**Written instruction**
Your task is to repeat the listing exactly.

**Recorded information**

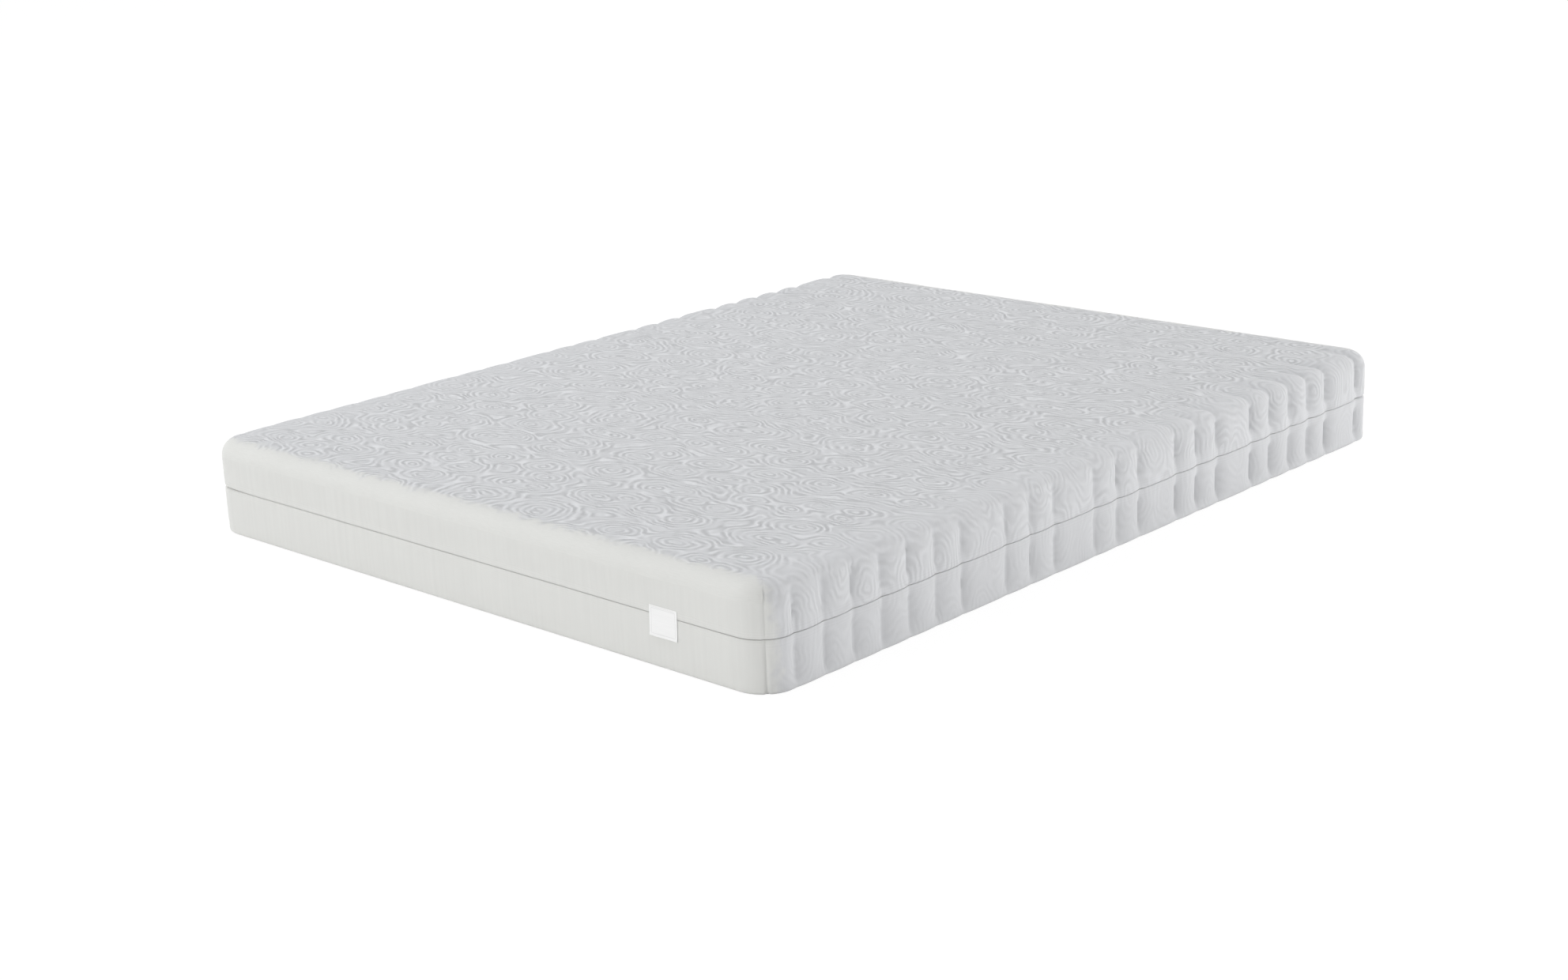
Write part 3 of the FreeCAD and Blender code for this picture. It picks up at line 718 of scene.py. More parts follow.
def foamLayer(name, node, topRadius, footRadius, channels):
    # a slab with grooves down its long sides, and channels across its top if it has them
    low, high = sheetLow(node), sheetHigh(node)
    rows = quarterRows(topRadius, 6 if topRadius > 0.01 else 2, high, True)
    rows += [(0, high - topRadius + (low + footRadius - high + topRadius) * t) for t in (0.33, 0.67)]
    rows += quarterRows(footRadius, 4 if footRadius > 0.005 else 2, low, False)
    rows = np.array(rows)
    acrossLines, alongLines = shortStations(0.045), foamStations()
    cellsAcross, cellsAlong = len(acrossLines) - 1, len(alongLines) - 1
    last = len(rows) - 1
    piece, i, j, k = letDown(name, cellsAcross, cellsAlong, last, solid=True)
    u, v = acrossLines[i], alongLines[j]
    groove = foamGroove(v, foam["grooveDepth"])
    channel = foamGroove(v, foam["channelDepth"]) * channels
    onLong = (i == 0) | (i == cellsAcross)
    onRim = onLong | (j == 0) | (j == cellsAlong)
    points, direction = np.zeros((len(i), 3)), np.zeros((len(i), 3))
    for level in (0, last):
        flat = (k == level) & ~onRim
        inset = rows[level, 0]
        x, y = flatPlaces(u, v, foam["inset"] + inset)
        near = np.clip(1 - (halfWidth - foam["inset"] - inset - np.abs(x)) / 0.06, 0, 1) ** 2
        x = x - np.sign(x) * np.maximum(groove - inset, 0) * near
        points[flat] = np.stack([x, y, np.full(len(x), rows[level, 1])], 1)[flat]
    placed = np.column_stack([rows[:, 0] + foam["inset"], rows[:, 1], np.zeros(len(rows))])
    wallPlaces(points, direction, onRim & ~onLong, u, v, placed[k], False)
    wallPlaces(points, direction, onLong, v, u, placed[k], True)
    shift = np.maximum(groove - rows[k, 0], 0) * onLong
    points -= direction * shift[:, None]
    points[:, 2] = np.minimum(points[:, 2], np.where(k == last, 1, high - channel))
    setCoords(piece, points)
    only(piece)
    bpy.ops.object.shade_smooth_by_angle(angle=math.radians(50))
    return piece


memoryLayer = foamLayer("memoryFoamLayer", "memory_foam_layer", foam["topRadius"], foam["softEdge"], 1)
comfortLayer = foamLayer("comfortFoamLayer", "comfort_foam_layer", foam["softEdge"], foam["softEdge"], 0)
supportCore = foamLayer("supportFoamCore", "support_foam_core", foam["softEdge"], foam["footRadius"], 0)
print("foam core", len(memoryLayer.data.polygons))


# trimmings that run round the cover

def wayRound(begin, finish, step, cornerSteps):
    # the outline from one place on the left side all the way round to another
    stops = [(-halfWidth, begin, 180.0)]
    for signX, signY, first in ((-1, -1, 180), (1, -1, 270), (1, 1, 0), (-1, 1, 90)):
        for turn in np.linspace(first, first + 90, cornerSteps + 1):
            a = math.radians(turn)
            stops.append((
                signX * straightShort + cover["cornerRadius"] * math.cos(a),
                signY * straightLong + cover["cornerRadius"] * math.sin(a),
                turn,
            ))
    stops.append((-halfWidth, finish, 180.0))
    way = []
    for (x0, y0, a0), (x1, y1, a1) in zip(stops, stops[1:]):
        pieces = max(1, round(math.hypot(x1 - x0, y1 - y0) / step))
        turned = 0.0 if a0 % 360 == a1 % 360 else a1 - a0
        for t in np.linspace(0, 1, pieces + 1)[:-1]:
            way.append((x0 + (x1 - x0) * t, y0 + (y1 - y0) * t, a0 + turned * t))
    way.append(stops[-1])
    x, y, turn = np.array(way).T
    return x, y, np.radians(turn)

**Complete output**
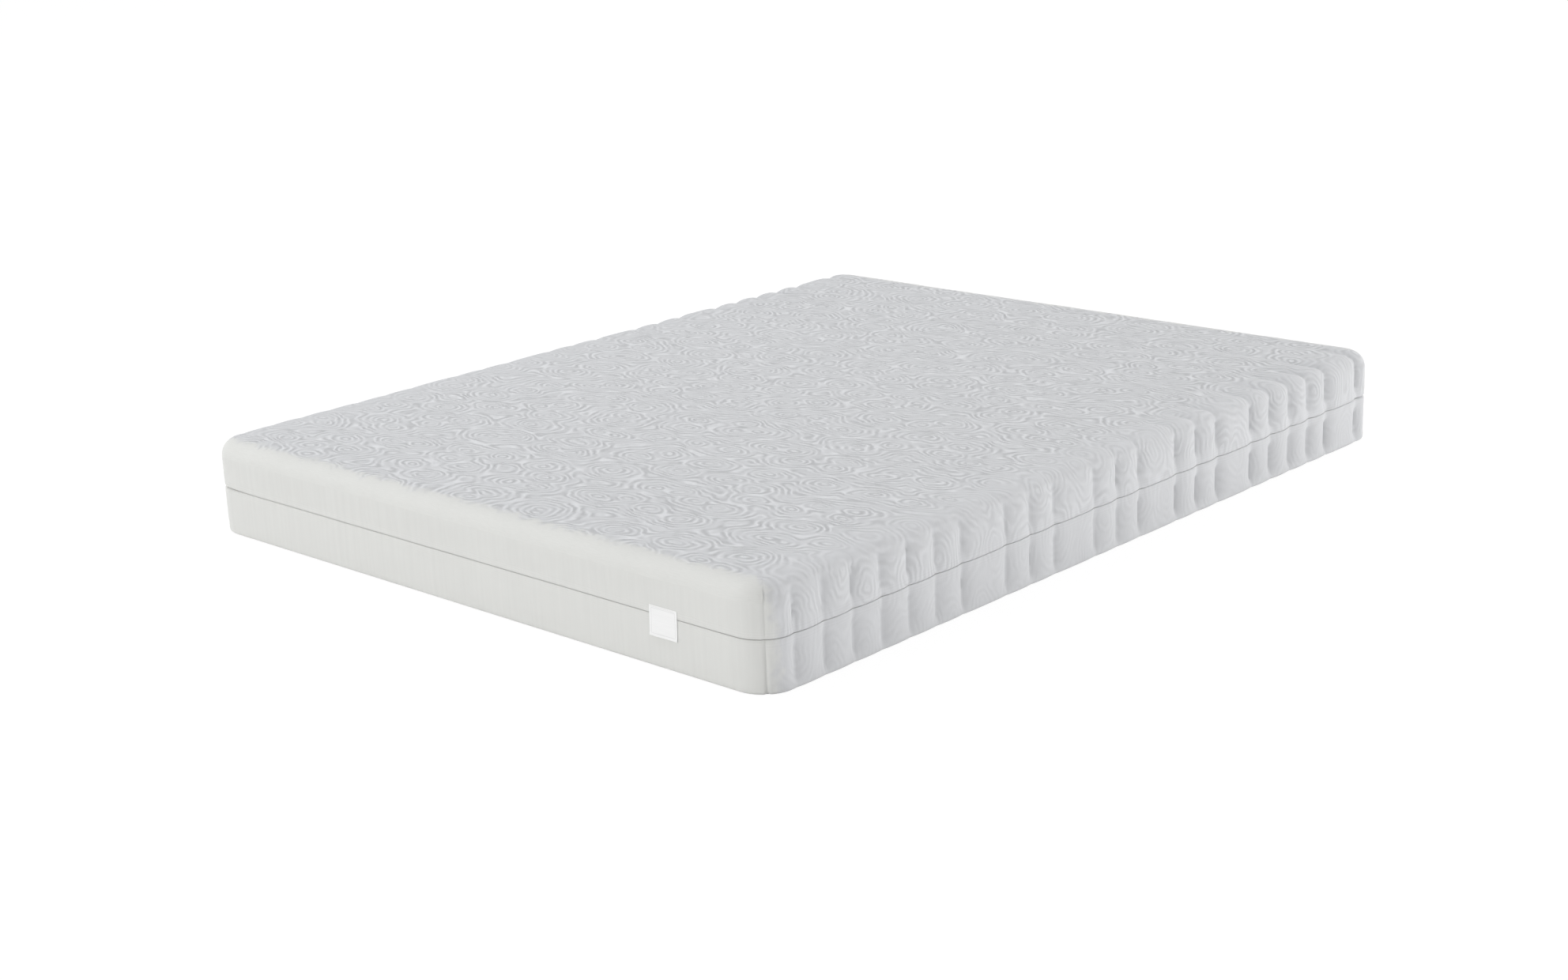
Write part 3 of the FreeCAD and Blender code for this picture. It picks up at line 718 of scene.py. More parts follow.
def foamLayer(name, node, topRadius, footRadius, channels):
    # a slab with grooves down its long sides, and channels across its top if it has them
    low, high = sheetLow(node), sheetHigh(node)
    rows = quarterRows(topRadius, 6 if topRadius > 0.01 else 2, high, True)
    rows += [(0, high - topRadius + (low + footRadius - high + topRadius) * t) for t in (0.33, 0.67)]
    rows += quarterRows(footRadius, 4 if footRadius > 0.005 else 2, low, False)
    rows = np.array(rows)
    acrossLines, alongLines = shortStations(0.045), foamStations()
    cellsAcross, cellsAlong = len(acrossLines) - 1, len(alongLines) - 1
    last = len(rows) - 1
    piece, i, j, k = letDown(name, cellsAcross, cellsAlong, last, solid=True)
    u, v = acrossLines[i], alongLines[j]
    groove = foamGroove(v, foam["grooveDepth"])
    channel = foamGroove(v, foam["channelDepth"]) * channels
    onLong = (i == 0) | (i == cellsAcross)
    onRim = onLong | (j == 0) | (j == cellsAlong)
    points, direction = np.zeros((len(i), 3)), np.zeros((len(i), 3))
    for level in (0, last):
        flat = (k == level) & ~onRim
        inset = rows[level, 0]
        x, y = flatPlaces(u, v, foam["inset"] + inset)
        near = np.clip(1 - (halfWidth - foam["inset"] - inset - np.abs(x)) / 0.06, 0, 1) ** 2
        x = x - np.sign(x) * np.maximum(groove - inset, 0) * near
        points[flat] = np.stack([x, y, np.full(len(x), rows[level, 1])], 1)[flat]
    placed = np.column_stack([rows[:, 0] + foam["inset"], rows[:, 1], np.zeros(len(rows))])
    wallPlaces(points, direction, onRim & ~onLong, u, v, placed[k], False)
    wallPlaces(points, direction, onLong, v, u, placed[k], True)
    shift = np.maximum(groove - rows[k, 0], 0) * onLong
    points -= direction * shift[:, None]
    points[:, 2] = np.minimum(points[:, 2], np.where(k == last, 1, high - channel))
    setCoords(piece, points)
    only(piece)
    bpy.ops.object.shade_smooth_by_angle(angle=math.radians(50))
    return piece


memoryLayer = foamLayer("memoryFoamLayer", "memory_foam_layer", foam["topRadius"], foam["softEdge"], 1)
comfortLayer = foamLayer("comfortFoamLayer", "comfort_foam_layer", foam["softEdge"], foam["softEdge"], 0)
supportCore = foamLayer("supportFoamCore", "support_foam_core", foam["softEdge"], foam["footRadius"], 0)
print("foam core", len(memoryLayer.data.polygons))


# trimmings that run round the cover

def wayRound(begin, finish, step, cornerSteps):
    # the outline from one place on the left side all the way round to another
    stops = [(-halfWidth, begin, 180.0)]
    for signX, signY, first in ((-1, -1, 180), (1, -1, 270), (1, 1, 0), (-1, 1, 90)):
        for turn in np.linspace(first, first + 90, cornerSteps + 1):
            a = math.radians(turn)
            stops.append((
                signX * straightShort + cover["cornerRadius"] * math.cos(a),
                signY * straightLong + cover["cornerRadius"] * math.sin(a),
                turn,
            ))
    stops.append((-halfWidth, finish, 180.0))
    way = []
    for (x0, y0, a0), (x1, y1, a1) in zip(stops, stops[1:]):
        pieces = max(1, round(math.hypot(x1 - x0, y1 - y0) / step))
        turned = 0.0 if a0 % 360 == a1 % 360 else a1 - a0
        for t in np.linspace(0, 1, pieces + 1)[:-1]:
            way.append((x0 + (x1 - x0) * t, y0 + (y1 - y0) * t, a0 + turned * t))
    way.append(stops[-1])
    x, y, turn = np.array(way).T
    return x, y, np.radians(turn)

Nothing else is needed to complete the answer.